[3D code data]

▼

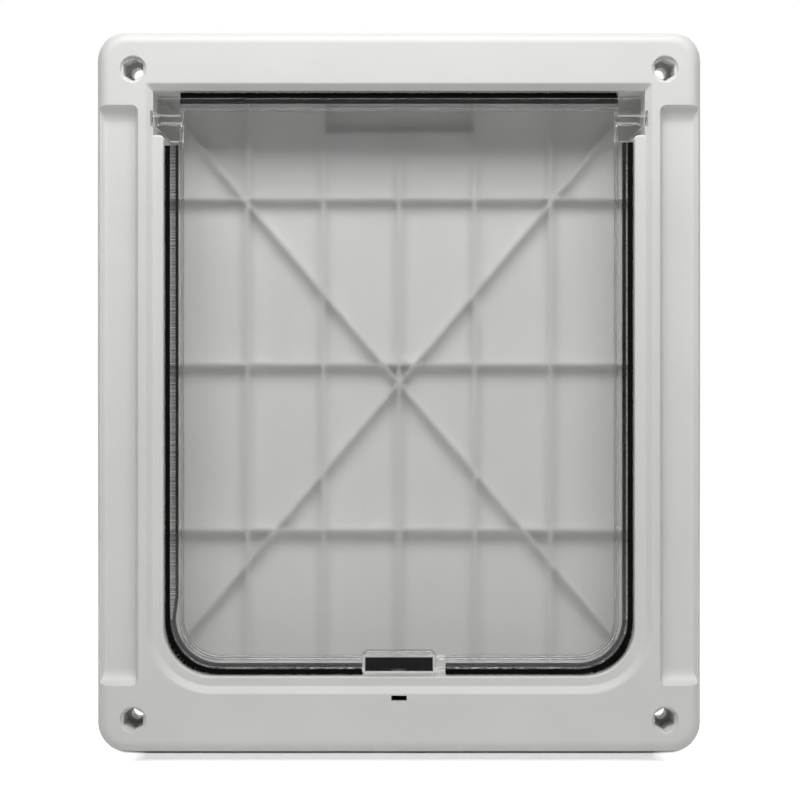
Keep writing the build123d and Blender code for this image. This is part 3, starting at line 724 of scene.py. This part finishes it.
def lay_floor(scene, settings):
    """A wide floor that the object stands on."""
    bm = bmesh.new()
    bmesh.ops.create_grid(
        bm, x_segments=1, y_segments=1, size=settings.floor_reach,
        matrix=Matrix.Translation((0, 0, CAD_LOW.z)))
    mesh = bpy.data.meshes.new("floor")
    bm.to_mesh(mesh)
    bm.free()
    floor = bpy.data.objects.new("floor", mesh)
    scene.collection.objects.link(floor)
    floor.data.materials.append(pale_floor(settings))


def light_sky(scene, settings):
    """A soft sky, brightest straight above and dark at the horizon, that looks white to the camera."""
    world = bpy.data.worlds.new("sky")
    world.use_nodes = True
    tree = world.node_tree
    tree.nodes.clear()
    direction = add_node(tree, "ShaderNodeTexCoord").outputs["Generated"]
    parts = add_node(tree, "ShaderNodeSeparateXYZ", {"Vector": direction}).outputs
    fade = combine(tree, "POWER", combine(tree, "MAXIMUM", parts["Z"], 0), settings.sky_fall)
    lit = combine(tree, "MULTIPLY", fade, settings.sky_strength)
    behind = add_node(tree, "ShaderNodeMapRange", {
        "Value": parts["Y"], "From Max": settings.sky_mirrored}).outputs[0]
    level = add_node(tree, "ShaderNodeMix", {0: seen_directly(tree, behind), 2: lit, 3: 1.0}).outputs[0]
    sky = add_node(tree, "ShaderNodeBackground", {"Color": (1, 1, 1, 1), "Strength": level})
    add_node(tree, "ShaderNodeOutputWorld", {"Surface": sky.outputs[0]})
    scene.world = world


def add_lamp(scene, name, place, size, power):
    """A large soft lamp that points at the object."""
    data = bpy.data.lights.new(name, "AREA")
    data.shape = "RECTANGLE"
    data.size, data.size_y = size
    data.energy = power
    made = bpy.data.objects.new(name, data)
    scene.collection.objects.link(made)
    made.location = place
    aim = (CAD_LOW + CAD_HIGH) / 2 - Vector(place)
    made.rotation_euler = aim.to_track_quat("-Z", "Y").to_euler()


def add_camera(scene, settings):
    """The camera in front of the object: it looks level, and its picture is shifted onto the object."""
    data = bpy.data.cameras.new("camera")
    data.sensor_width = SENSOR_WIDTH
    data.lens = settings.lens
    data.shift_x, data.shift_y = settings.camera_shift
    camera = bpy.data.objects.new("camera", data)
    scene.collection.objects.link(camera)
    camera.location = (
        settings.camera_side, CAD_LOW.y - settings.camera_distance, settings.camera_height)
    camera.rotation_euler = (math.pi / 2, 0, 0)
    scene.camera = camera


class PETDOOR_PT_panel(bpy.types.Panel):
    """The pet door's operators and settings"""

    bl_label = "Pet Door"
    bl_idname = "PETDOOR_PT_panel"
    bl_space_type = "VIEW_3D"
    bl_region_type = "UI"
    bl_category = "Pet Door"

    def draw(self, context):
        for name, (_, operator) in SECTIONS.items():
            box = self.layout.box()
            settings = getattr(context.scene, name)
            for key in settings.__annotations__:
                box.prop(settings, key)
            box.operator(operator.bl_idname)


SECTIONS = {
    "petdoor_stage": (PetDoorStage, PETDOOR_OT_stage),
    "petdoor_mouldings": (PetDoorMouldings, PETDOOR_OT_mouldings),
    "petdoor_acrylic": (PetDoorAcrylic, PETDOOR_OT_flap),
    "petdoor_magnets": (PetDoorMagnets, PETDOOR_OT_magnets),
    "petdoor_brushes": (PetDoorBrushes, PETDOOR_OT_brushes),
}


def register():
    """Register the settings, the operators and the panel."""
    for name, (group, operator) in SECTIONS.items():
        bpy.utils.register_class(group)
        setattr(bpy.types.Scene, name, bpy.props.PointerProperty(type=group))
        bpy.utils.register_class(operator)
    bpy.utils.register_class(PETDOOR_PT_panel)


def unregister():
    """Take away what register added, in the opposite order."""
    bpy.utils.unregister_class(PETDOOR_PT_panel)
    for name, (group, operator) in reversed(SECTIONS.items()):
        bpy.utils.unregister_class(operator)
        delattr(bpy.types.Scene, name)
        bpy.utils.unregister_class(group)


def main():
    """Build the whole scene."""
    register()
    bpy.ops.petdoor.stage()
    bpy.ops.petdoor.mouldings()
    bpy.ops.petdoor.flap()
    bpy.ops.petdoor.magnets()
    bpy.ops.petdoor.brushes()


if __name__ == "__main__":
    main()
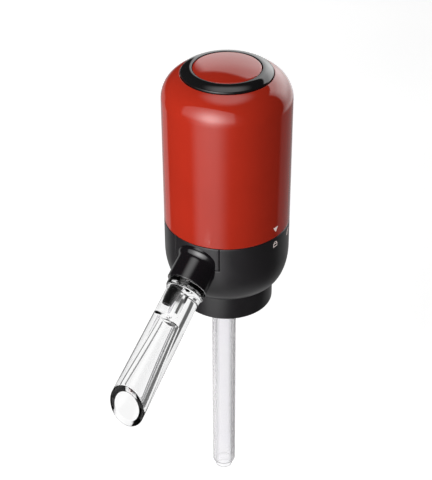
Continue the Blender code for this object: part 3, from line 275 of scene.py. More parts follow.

▲

*TO BE DONE*.
From the listing above, extract every line exactly as it stands.

*RESULT OF THIS TASK*.
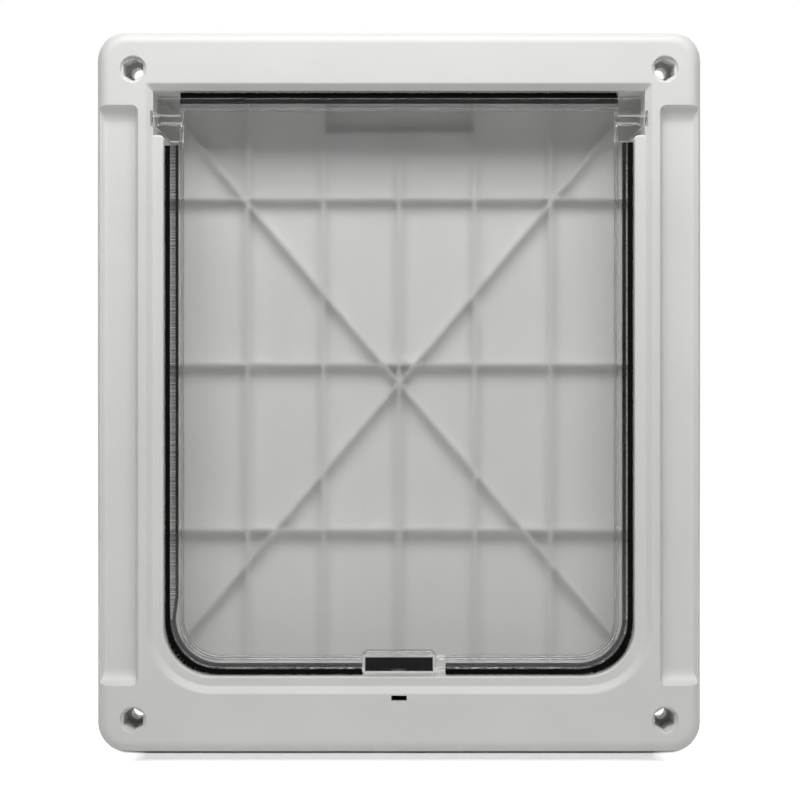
Keep writing the build123d and Blender code for this image. This is part 3, starting at line 724 of scene.py. This part finishes it.
def lay_floor(scene, settings):
    """A wide floor that the object stands on."""
    bm = bmesh.new()
    bmesh.ops.create_grid(
        bm, x_segments=1, y_segments=1, size=settings.floor_reach,
        matrix=Matrix.Translation((0, 0, CAD_LOW.z)))
    mesh = bpy.data.meshes.new("floor")
    bm.to_mesh(mesh)
    bm.free()
    floor = bpy.data.objects.new("floor", mesh)
    scene.collection.objects.link(floor)
    floor.data.materials.append(pale_floor(settings))


def light_sky(scene, settings):
    """A soft sky, brightest straight above and dark at the horizon, that looks white to the camera."""
    world = bpy.data.worlds.new("sky")
    world.use_nodes = True
    tree = world.node_tree
    tree.nodes.clear()
    direction = add_node(tree, "ShaderNodeTexCoord").outputs["Generated"]
    parts = add_node(tree, "ShaderNodeSeparateXYZ", {"Vector": direction}).outputs
    fade = combine(tree, "POWER", combine(tree, "MAXIMUM", parts["Z"], 0), settings.sky_fall)
    lit = combine(tree, "MULTIPLY", fade, settings.sky_strength)
    behind = add_node(tree, "ShaderNodeMapRange", {
        "Value": parts["Y"], "From Max": settings.sky_mirrored}).outputs[0]
    level = add_node(tree, "ShaderNodeMix", {0: seen_directly(tree, behind), 2: lit, 3: 1.0}).outputs[0]
    sky = add_node(tree, "ShaderNodeBackground", {"Color": (1, 1, 1, 1), "Strength": level})
    add_node(tree, "ShaderNodeOutputWorld", {"Surface": sky.outputs[0]})
    scene.world = world


def add_lamp(scene, name, place, size, power):
    """A large soft lamp that points at the object."""
    data = bpy.data.lights.new(name, "AREA")
    data.shape = "RECTANGLE"
    data.size, data.size_y = size
    data.energy = power
    made = bpy.data.objects.new(name, data)
    scene.collection.objects.link(made)
    made.location = place
    aim = (CAD_LOW + CAD_HIGH) / 2 - Vector(place)
    made.rotation_euler = aim.to_track_quat("-Z", "Y").to_euler()


def add_camera(scene, settings):
    """The camera in front of the object: it looks level, and its picture is shifted onto the object."""
    data = bpy.data.cameras.new("camera")
    data.sensor_width = SENSOR_WIDTH
    data.lens = settings.lens
    data.shift_x, data.shift_y = settings.camera_shift
    camera = bpy.data.objects.new("camera", data)
    scene.collection.objects.link(camera)
    camera.location = (
        settings.camera_side, CAD_LOW.y - settings.camera_distance, settings.camera_height)
    camera.rotation_euler = (math.pi / 2, 0, 0)
    scene.camera = camera


class PETDOOR_PT_panel(bpy.types.Panel):
    """The pet door's operators and settings"""

    bl_label = "Pet Door"
    bl_idname = "PETDOOR_PT_panel"
    bl_space_type = "VIEW_3D"
    bl_region_type = "UI"
    bl_category = "Pet Door"

    def draw(self, context):
        for name, (_, operator) in SECTIONS.items():
            box = self.layout.box()
            settings = getattr(context.scene, name)
            for key in settings.__annotations__:
                box.prop(settings, key)
            box.operator(operator.bl_idname)


SECTIONS = {
    "petdoor_stage": (PetDoorStage, PETDOOR_OT_stage),
    "petdoor_mouldings": (PetDoorMouldings, PETDOOR_OT_mouldings),
    "petdoor_acrylic": (PetDoorAcrylic, PETDOOR_OT_flap),
    "petdoor_magnets": (PetDoorMagnets, PETDOOR_OT_magnets),
    "petdoor_brushes": (PetDoorBrushes, PETDOOR_OT_brushes),
}


def register():
    """Register the settings, the operators and the panel."""
    for name, (group, operator) in SECTIONS.items():
        bpy.utils.register_class(group)
        setattr(bpy.types.Scene, name, bpy.props.PointerProperty(type=group))
        bpy.utils.register_class(operator)
    bpy.utils.register_class(PETDOOR_PT_panel)


def unregister():
    """Take away what register added, in the opposite order."""
    bpy.utils.unregister_class(PETDOOR_PT_panel)
    for name, (group, operator) in reversed(SECTIONS.items()):
        bpy.utils.unregister_class(operator)
        delattr(bpy.types.Scene, name)
        bpy.utils.unregister_class(group)


def main():
    """Build the whole scene."""
    register()
    bpy.ops.petdoor.stage()
    bpy.ops.petdoor.mouldings()
    bpy.ops.petdoor.flap()
    bpy.ops.petdoor.magnets()
    bpy.ops.petdoor.brushes()


if __name__ == "__main__":
    main()
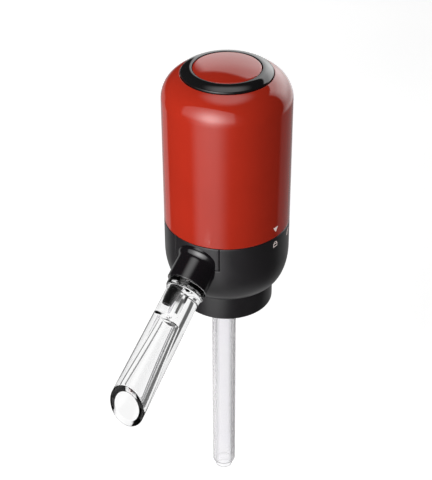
Continue the Blender code for this object: part 3, from line 275 of scene.py. More parts follow.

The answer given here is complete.